The Massachusetts court was unimpressed by Coca-Cola's arguments, and today, Judge Sullivan was unimpressed by similar claims made by Tiffany.
The decision was no surprise to those following the case, for Sullivan hewed to the established caselaw.
"This is definitely a go-go status quo decision," says says Susan Scafidi of Fordham University School of law, the first U.S. professor to offer a course in fashion law in the country, and blogger on the subject. "The other way would have been huge."
Scafidi was disappointed by Sullivan's conservative approach, especially with respect to dusting off the Coca-Cola decision. "He wants not to be overturned," she says. " Had there been a little bit more judicial activism, or a little bit more sympathy for Tiffany's or a bit broader reading of the knowledge standard, we would have had a very different decision."

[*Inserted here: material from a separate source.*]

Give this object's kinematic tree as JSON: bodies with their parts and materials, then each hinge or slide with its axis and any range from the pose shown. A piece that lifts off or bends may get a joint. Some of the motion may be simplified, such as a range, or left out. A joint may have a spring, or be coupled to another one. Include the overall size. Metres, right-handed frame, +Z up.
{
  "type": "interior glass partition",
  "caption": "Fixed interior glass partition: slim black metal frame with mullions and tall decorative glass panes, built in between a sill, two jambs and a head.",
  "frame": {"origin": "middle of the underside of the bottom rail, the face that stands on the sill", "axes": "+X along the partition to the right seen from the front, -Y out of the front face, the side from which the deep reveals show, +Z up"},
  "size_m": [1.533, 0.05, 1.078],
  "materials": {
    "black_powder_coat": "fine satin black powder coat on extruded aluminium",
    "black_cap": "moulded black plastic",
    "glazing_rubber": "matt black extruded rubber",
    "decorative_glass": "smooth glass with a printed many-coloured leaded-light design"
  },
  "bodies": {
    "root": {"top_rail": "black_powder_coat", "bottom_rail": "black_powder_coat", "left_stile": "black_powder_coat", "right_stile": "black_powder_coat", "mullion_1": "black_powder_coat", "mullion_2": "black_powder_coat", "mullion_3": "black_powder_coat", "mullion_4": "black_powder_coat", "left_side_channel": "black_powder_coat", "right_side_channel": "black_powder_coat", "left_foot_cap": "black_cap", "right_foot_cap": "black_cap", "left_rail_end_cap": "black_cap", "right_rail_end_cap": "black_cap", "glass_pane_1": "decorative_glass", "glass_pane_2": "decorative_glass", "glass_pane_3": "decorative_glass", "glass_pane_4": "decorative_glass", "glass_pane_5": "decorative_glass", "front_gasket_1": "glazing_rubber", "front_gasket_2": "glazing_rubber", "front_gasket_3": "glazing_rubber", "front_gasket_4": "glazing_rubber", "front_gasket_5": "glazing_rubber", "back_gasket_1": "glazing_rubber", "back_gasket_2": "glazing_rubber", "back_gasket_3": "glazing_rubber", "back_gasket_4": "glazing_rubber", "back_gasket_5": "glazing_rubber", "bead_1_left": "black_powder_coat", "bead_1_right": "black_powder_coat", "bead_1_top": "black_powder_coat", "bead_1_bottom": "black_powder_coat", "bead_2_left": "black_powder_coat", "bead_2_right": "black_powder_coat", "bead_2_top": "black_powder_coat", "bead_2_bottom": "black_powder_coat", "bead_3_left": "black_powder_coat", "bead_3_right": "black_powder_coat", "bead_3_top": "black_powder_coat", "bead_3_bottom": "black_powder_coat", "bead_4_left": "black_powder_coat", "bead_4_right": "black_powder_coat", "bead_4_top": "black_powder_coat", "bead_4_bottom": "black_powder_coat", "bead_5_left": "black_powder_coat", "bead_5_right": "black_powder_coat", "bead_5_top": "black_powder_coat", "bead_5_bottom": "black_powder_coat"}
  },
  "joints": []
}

Luxury retailers aren't ready to give up the fight. Milton Petraza, the chief executive of the Luxury Institute, which is pressing for policy changes or corporate changes at sites like eBay by demanding they authenticate goods before listing them on on their sites for purchase by consumers, didn't hide his disgust for the ruling. "The U.S court, just like the French courts, side with whatever company they have," he says. "But I think this is a bigger issue, a global issue. Eventually authentication will be demanded, not by the courts, not by the luxury brands, but by consumers who are buying those brands."

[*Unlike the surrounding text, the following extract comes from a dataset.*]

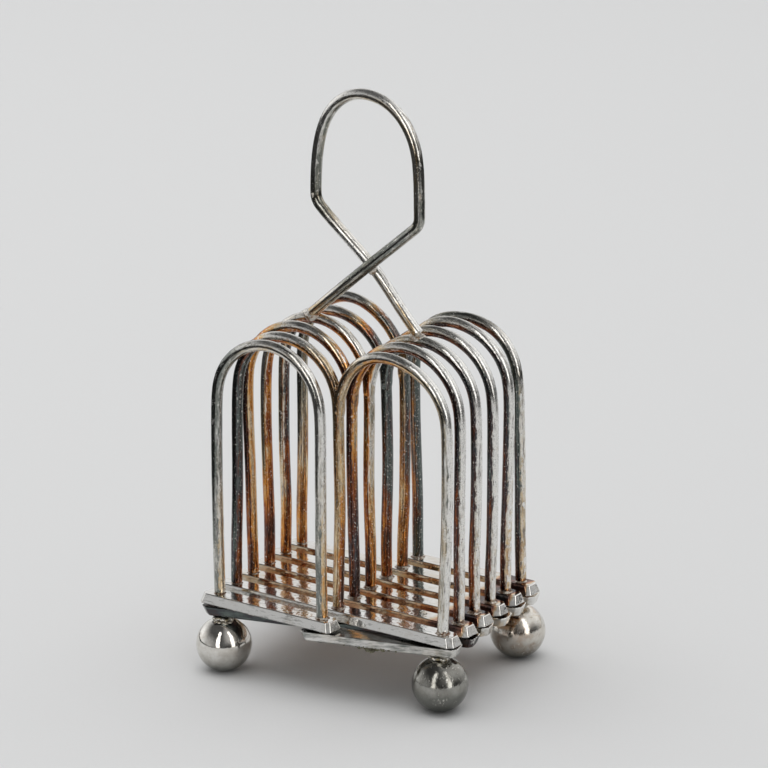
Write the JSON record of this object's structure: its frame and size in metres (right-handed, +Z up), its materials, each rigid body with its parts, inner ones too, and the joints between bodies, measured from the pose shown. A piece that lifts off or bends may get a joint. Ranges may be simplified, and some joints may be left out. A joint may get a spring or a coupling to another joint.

For now, eBay has won. In the absence of "actual knowledge" or "reason to know" that goods are counterfeit, eBay will not be held liable for fake goods hawked on its site. Something more than "generalized knowledge" is needed, so says Sullivan's decision.
Just what is anybody’s guess. Perhaps legislation. Or perhaps a trip to the brick and mortar store on Fifth Avenue for some retail therapy.
Holly would surely have approved of that.